Only a small part of this was explained by an increase in per capita expenditure on dwellings. The bulk of it came from rising prices. Moreover, a good deal of borrowing was done to hold these assets and household leverage increased. 

The ratio of aggregate household debt to gross assets rose, peaking at 20 per cent. There was definitely a large rise in measured net worth but, relative to aggregate annual income, gross debt rose from 70 per cent in 1995, to about 150 per cent in 2007. 

It is still not generally appreciated how striking these trends were. It is very unusual in history for people to save as little from current income as they were doing by the mid-2000s. 

And it is very unusual, historically, for real assets per person to rise at 6 per cent or more per annum.
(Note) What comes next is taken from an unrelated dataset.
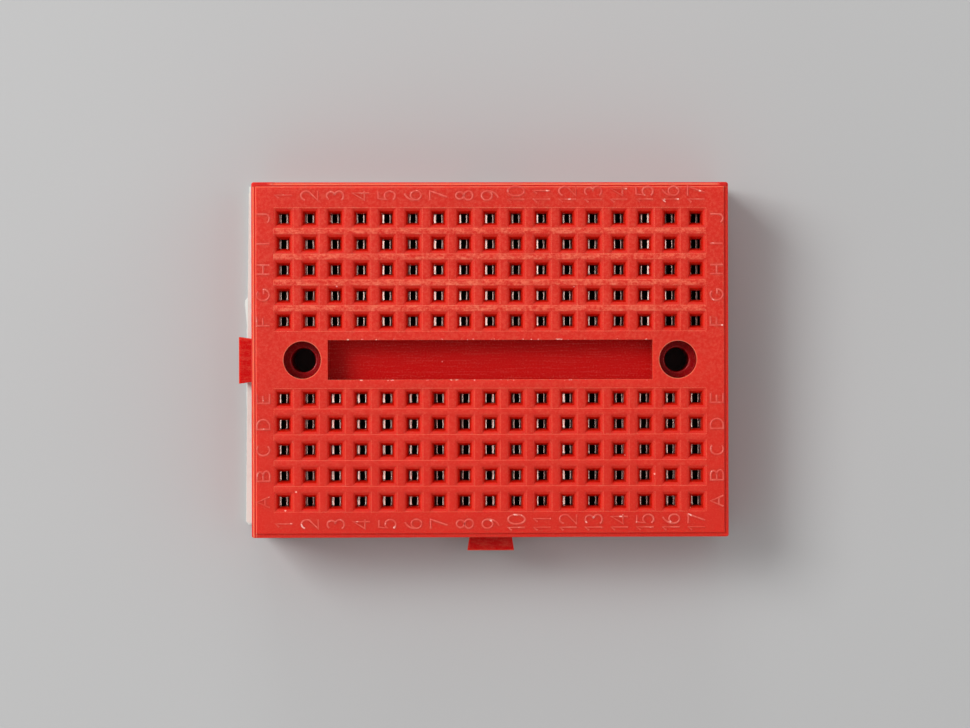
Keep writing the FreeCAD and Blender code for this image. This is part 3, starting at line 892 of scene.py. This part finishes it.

It is also very unusual for households actually to withdraw equity from their houses, to use for other purposes but, for a few years in the mid-2000s,                                                                                                      that seemed to have been occurring.

I think this is a profoundly important point and worth emphasising. The decade or more up to about 2007 was unusual. It would be quite surprising, really, if the same trends – persistent strong increases in asset values, very strong growth in per capita consumption, increasing leverage, little or no saving from current income – were to re-emerge any time soon.

But the key message for today is that the multi-speed economy is not just about the mining sector squeezing other sectors by drawing away labour and capital and pushing up the exchange rate. It is doing that but slower growth in sectors that had earlier done well from unusually strong gains in household spending would have been occurring anyway, even if the mining boom had never come along.

It is these changes in behaviour by households, in asset markets and in credit demand that I think lie behind much of the disquiet – dissatisfaction even – that so many seem to have been expressing.

*This is an edited extract from Reserve Bank governor Glenn Stevens’ address to an American Chamber of Commerce (SA) Internode business lunch last week.